----- Collected data

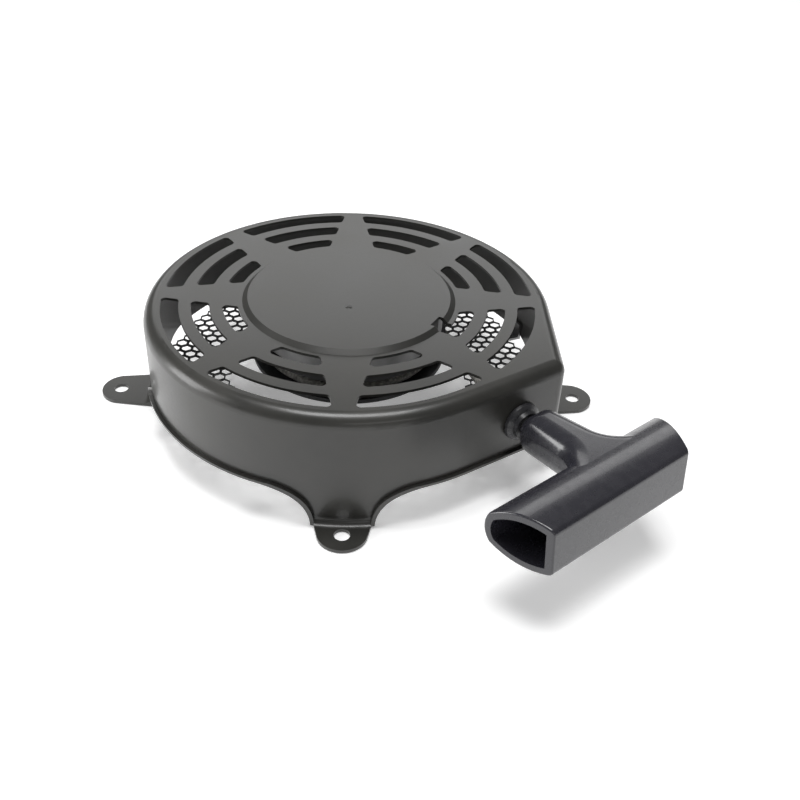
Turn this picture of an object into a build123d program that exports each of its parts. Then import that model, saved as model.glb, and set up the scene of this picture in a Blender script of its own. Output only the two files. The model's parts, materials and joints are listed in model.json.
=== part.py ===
"""Recoil starter of a small vertical-shaft engine, in millimetres.

Row frame: the origin is on the housing's centre axis, in the plane on which its four ears stand.
+Z goes up to the vented face, +X goes to the right ear and -Y to the front ear.
"""
from build123d import *
from math import acos, atan2, cos, degrees, hypot, radians, sin
import os

os.makedirs("parts", exist_ok=True)

# Housing pressing
TOP_Z = 54.5            # vented face
SHEET = 1.2             # sheet thickness
WALL_R = 90.5           # outer radius of the wall
SHOULDER_R = 5.5        # bend between the vented face and the wall
RIM_Z = TOP_Z - 36.5    # lower end of the wall
LIP = 1.7               # how far the rim is rolled outward
LIP_W = 1.6             # width of the lip where it runs down the edges of a skirt
CORNER_AZ = 302.7       # direction in which the flat rope face looks
CORNER_R = 5.0          # rounding of the corner beside the rope face
DISC_R = 47.5           # foot of the raised centre disc
DISC_TOP_R = 45.2       # its flat top
DISC_RISE = 1.8         # its height over the vented face

# Vent slots: eight groups of three
SLOT_RINGS = [(49.5, 56.3), (61.9, 69.8), (75.1, 83.0)]
SLOT_GROUPS = 8
SLOT_CORNER = 2.0
SPOKE_HALF = 5.0        # half of a spoke's width at SPOKE_REF
SPOKE_REF = 79.0
SPOKE_TAPER = 0.184     # gain of half width per mm towards the centre
NOTCH_AZ = 330.0        # spring anchor notch
NOTCH_W = 8.0
NOTCH_R = 43.0          # its inner end

# Ears: azimuth and hole radius from the centre
EARS = [(0.0, 108.0), (90.0, 97.0), (180.0, 108.0), (270.0, 97.0)]
EAR_HOLE_R = 3.3
EAR_W = 26.0            # width of an ear at its bend
EAR_END_W = 20.0        # width beside its hole
EAR_T = 1.5
EAR_TIP = 8.8           # from the hole's centre to the end of the ear
SKIRT_W = 66.0          # width of the skirt where it leaves the rim

# Centre column, from the vented face down
POST_R = 6.0
POST_LOW_Z = TOP_Z - 39.3
FIT = 0.05              # radial clearance of a running fit
SCREW_R = 4.0
WASHER_T = 1.2
HEAD_R = 7.6
HEAD_T = 4.0

# Pulley and rope
ROPE_R = 2.2
GROOVE_Z = TOP_Z - 20.6 # middle plane of the groove, level with the rope eyelet
GROOVE_W = 9.0
GROOVE_R = 26.0
WOUND_R = 39.5
PULLEY_R = 44.0
PULLEY_LOW_Z = GROOVE_Z - 6.5
PULLEY_TOP_Z = GROOVE_Z + 6.5
HUB_R = 10.0
HUB_TOP_Z = TOP_Z - 3.1
POST_FLANGE_R = 13.0
POST_FLANGE_Z = TOP_Z - 1.5

# Rewind spring
CUP_R = 42.3
SPRING_T = 0.8
SPRING_PITCH = 3.1
SPRING_TURNS = 8
SPRING_START_R = 12.6
SPRING_LOW_Z = PULLEY_TOP_Z + 1.3
SPRING_HIGH_Z = SPRING_LOW_Z + 9.2
CUP_LOW_Z = PULLEY_TOP_Z + 2.1
CUP_T = 0.8

# Pawls and their friction plate, under the pulley
PAWL_PIVOT_R = 20.0
PAWL_PIN_R = 1.5
PIVOT_R = 3.0
PIVOT_GRIP = 2.0        # depth of a pivot pin in the pulley
PAWL_AZIMUTHS = {"a": 60.0, "b": 240.0}
PAWL_SWING = 32.0       # outward swing of a pawl
PLATE_LAG = 30.0        # how far the plate lags behind the pulley meanwhile
PLATE_R = 29.0
PLATE_LOW_Z = POST_LOW_Z + 2.0
PLATE_HIGH_Z = PLATE_LOW_Z + 1.5

# Debris screen
SCREEN_IN_R = 52.0
SCREEN_OUT_R = 88.3
SCREEN_LOW_Z = RIM_Z - 2.7
SCREEN_T = 0.7
CLIP_AZIMUTHS = [22.0, 112.0, 202.0, 247.0]

# Rope outlet and grip
EYELET_AZ = 319.56      # azimuth of the eyelet's centre
PULL_AZ = 308.0         # direction of pull
PULL_EL = 6.2           # its rise over the horizontal
GRIP_ROLL = 1.5         # turn of the grip about the direction of pull
GRIP_GAP = 6.4          # from the wall to the grip's nose
STEM_LENGTH = 32.4      # from the nose to the back of the bar
STEM_W = 20.0
STEM_H = 19.6
STEM_FILLET = 13.0
BAR_L = 82.5
BAR_W = 27.4
BAR_FRONT_H = 19.4
BAR_MID_H = 22.6
BAR_BACK_H = 13.0
BAR_WALL = 3.0
BAR_SHIFT = -12.0       # from the stem's axis to the middle of the bar
BAR_EDGE_R = 2.4        # rounding of the two front edges
END_EDGE_R = 0.8        # rounding of both open ends
NEAR_SLANT = 3.6        # half the length that the slant takes off the front edge, near end
FAR_SLANT = 7.0         # the same at the far end
STEM_EDGE_R = 8.0
GRIP_MIDDLE = GRIP_GAP + STEM_LENGTH + BAR_W / 2


def polar(radius, azimuth, z=0.0):
    """Point at a radius and an azimuth in degrees."""
    return Vector(radius * cos(radians(azimuth)), radius * sin(radians(azimuth)), z)


def disc(radius, low, high, hole=0.0):
    """Upright disc or ring about the centre axis."""
    face = Circle(radius) if hole == 0 else Circle(radius) - Circle(hole)
    return Pos(0, 0, low) * extrude(face, high - low)


def turned(azimuth):
    return Rot(0, 0, azimuth)


def top_and_bottom(solid):
    """All edges that lie in the solid's highest or lowest flat face."""
    faces = solid.faces().sort_by(Axis.Z)
    return faces[0].edges() + faces[-1].edges()


# Rope line, from the pulley to the grip
FACE_NORMAL = polar(1, CORNER_AZ)
EYELET = polar(WALL_R / cos(radians(EYELET_AZ - CORNER_AZ)), EYELET_AZ, GROOVE_Z)
PULL_DIR = (polar(cos(radians(PULL_EL)), PULL_AZ) + Vector(0, 0, sin(radians(PULL_EL)))).normalized()
GRIP_FRAME = Plane(EYELET, x_dir=PULL_DIR, z_dir=Vector(0, 0, 1).cross(PULL_DIR).cross(PULL_DIR) * -1)
GRIP_FRAME = GRIP_FRAME.rotated((GRIP_ROLL, 0, 0))
EYELET_FRAME = Plane(EYELET, x_dir=FACE_NORMAL, z_dir=(0, 0, 1))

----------

Return the opening line of the data and every line after it through the line containing "NOTCH_R = 43.0", please, exactly as written and with nothing added.

» Answer
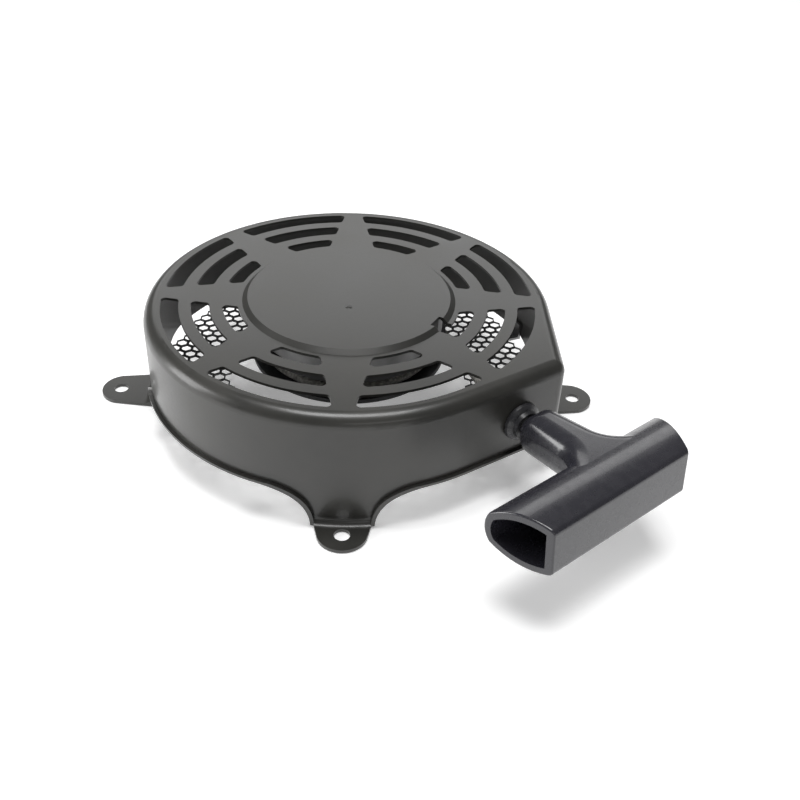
Turn this picture of an object into a build123d program that exports each of its parts. Then import that model, saved as model.glb, and set up the scene of this picture in a Blender script of its own. Output only the two files. The model's parts, materials and joints are listed in model.json.
=== part.py ===
"""Recoil starter of a small vertical-shaft engine, in millimetres.

Row frame: the origin is on the housing's centre axis, in the plane on which its four ears stand.
+Z goes up to the vented face, +X goes to the right ear and -Y to the front ear.
"""
from build123d import *
from math import acos, atan2, cos, degrees, hypot, radians, sin
import os

os.makedirs("parts", exist_ok=True)

# Housing pressing
TOP_Z = 54.5            # vented face
SHEET = 1.2             # sheet thickness
WALL_R = 90.5           # outer radius of the wall
SHOULDER_R = 5.5        # bend between the vented face and the wall
RIM_Z = TOP_Z - 36.5    # lower end of the wall
LIP = 1.7               # how far the rim is rolled outward
LIP_W = 1.6             # width of the lip where it runs down the edges of a skirt
CORNER_AZ = 302.7       # direction in which the flat rope face looks
CORNER_R = 5.0          # rounding of the corner beside the rope face
DISC_R = 47.5           # foot of the raised centre disc
DISC_TOP_R = 45.2       # its flat top
DISC_RISE = 1.8         # its height over the vented face

# Vent slots: eight groups of three
SLOT_RINGS = [(49.5, 56.3), (61.9, 69.8), (75.1, 83.0)]
SLOT_GROUPS = 8
SLOT_CORNER = 2.0
SPOKE_HALF = 5.0        # half of a spoke's width at SPOKE_REF
SPOKE_REF = 79.0
SPOKE_TAPER = 0.184     # gain of half width per mm towards the centre
NOTCH_AZ = 330.0        # spring anchor notch
NOTCH_W = 8.0
NOTCH_R = 43.0          # its inner end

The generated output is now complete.